Толстой прибыл на строительство в час ночи, а работа не затихала; повсюду были видны огоньки костров, движущиеся поезда, на самом Волхове сыпали искрами пароходики, слышались взрывы, свистки паровозов, вдали виднелась громада железнодорожного моста и зашторенный снегом дальний обрывистый берег. Молодой человек, встретивший его, рассказывал о стройке, показывал ее основные объекты, по ходу дела вспоминал, как все начиналось.
— Вот смотрите, — и он бросил щепку в Волхов, — насколько стремительно здесь течение, три метра в секунду, прегражденная плотиной вода поднимается на одиннадцать метров, а в половодье посмотрели бы, как красиво вода и лед с пятисаженной высоты низвергаются могучим водопадом.
— А что, плотина еще не доходит до правого берега? — спросил Толстой.
— Нет, и не будет, видите, она упирается в монолит, лежащий на кессонах.
Отсюда сооружения разветвляются как бы вилкой; направо тянется высокая ледозащитная стена; через ее подводные арки сброшенная плотиной вода вливается в огромный бассейн-озеро, чистый ото льда.
Налево от монолита Толстой увидел здание самой станции, стоящее в русле Волхова. «Больше Зимнего дворца», — подумалось ему.
— В главном здании, — продолжал свои объяснения провожатый, — могут поместиться пятнадцать тысяч человек.

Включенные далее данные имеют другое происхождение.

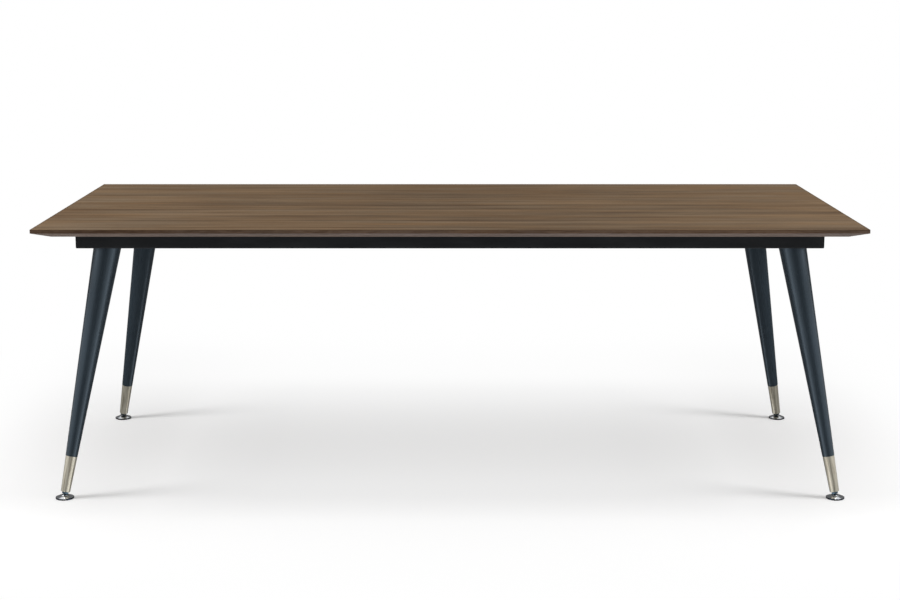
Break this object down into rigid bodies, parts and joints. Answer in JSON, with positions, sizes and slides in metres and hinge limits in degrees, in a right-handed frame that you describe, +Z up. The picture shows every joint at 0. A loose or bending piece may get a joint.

Далее за бассейном и станцией — шлюзовой канал для прохода речных судов. Но многое еще остается только в проектах. Многого не хватает. Грозят вообще приостановить временно работы, а ведь две трети работ можно считать завершенными. В гидротехнических работах наиболее тяжелая часть падает на подводные сооружения — кессоны и фундаменты. А к январю должны быть опущены все десять кессонов главной плотины, опущены все кессоны под станцией, возводится фундамент. Вырыт почти весь бассейн, вырыта половина судового канала. Смотрите, сколько сделано, а начали, в сущности, с прошлого года, расчет был на скорость и дешевизну, и мы сделали бы, если б все давали вовремя, а то до сих пор собираем инвентарь со всей России, даже из Туркестана, говорят.